Figure 1.8 shows SSA’s cooking fuel mix today, compared to a 2030 scenario where everyone has gained access to clean cooking (IEA’s “Energy for All Scenario”). This picture is quite far from what is expected to be the outcome of current policies (IEA’s “New Policy Scenario”), which are going to leave 900 million people, or 56% of the population, without viable alternatives to solid biomass (International Energy Agency 2017).

Fig. 1.8
figure 8

Source authors’ elaboration on © OECD/IEA 2017 World Access Outlook (World Energy Outlook Special Report), IEA Publishing. Note IEA’s “Energy for All Scenario” assumes that by 2030 all countries will achieve universal access to clean cooking; “Other” include coal and biogas

Cooking fuels today (left) and in 2030 in the IEA Energy for All Scenario (right) in SSA.

Without major improvements to current trends and policy commitments, progress will likely be seen in urban areas only and will not be matched by an overall reduction in the demand of solid biomass, whereas achieving universal access to clean cooking will require a whole new level of commitment (also in financial terms, see Chap. 5).

Providing an alternative to solid biomass for everyone will mean stimulating the use of all available alternatives.

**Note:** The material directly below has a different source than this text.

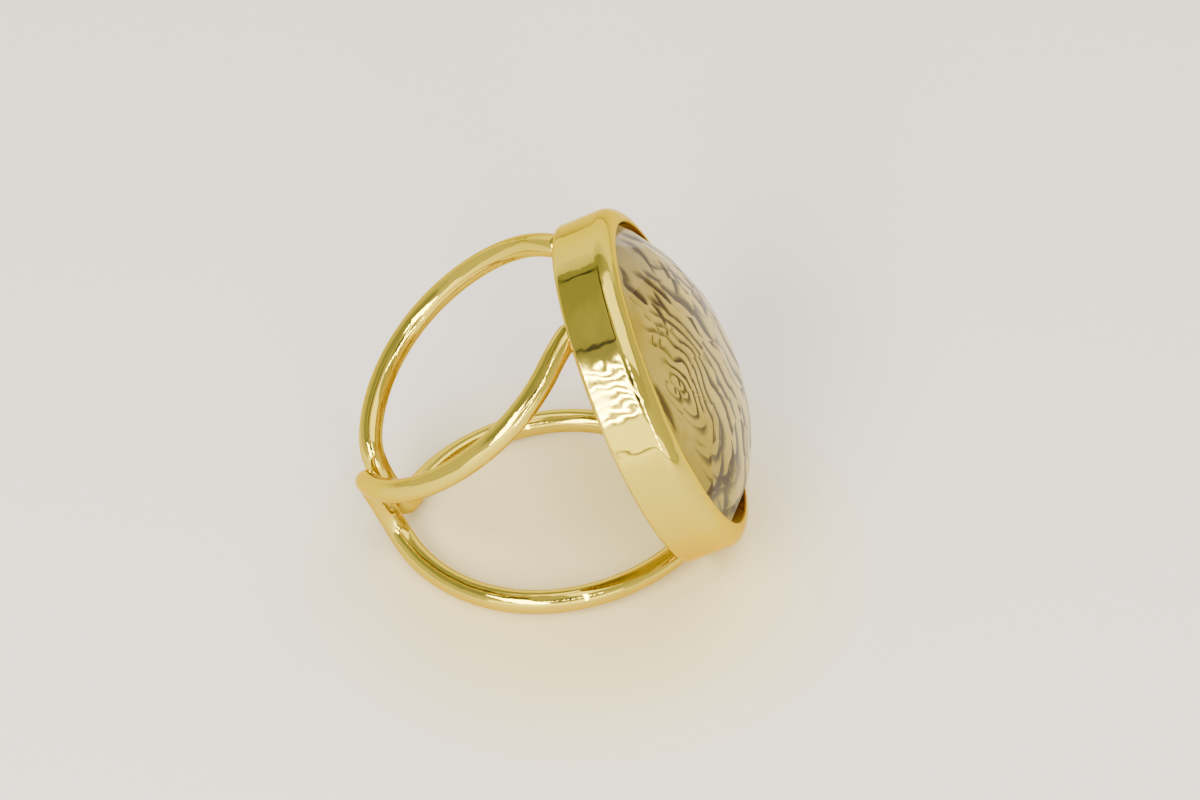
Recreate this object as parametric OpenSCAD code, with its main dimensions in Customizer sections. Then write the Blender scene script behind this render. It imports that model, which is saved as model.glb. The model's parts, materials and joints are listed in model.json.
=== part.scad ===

As anticipated, fossil fuels and in particular LPG have an important role to play—the IEA estimates that about 90% of those who will shift away from solid biomass by 2030, will move to LPG—however difficulties of distribution will likely remain a major barrier to their wider uptake (Van Leeuwen et al. 2017) (Chap. 3). The effect of electrification can also have a major impact on the way people cook: today, for instance, electricity is already widely used in urban areas in South Africa, and assuming sufficient affordability, it can become a key fuel in the future cooking fuel mix of other countries too.

Modern forms of bioenergy, including the product of biomass residues treatment (e.g. biogas, pellets) and liquid biofuels (i.e. bioethanol and biodiesel) are potentially very promising options, although their theoretical potential is often restricted by a number of factors such as high costs, complexity of fuel production, storage, and transport, or even competition with food production (Chap. 4). Pushing these solutions will require an explicit effort to establish whole new value chains for products coming from agriculture, forestry, and waste management.

Notably, even in this scenario of universal access to clean cooking, efficient and advancedFootnote 3 cookstoves (“biomass improved” in the picture) will have a major role to play in SSA. They will likely remain the only feasible upgrading from the status quo for many—especially in rural areas—and, in terms of fuel, charcoal will play an increasingly important role compared to fuelwood and other solid biomass (e.g. agricultural residues). It should be noted that the use of fuelwood is difficult to eradicate even where alternatives are available: it is possible, and indeed common, to own more than one type of stove and fuel (“fuel-stacking”) and using one or another depending on fuel availability, price, or even to satisfy food taste preferences.

The benefits of achieving universal access to clean cooking would be immense and would include improvement of health conditions, local job creation, gender empowerment, and reduced forest degradation (and in turn improved climate mitigation at global level).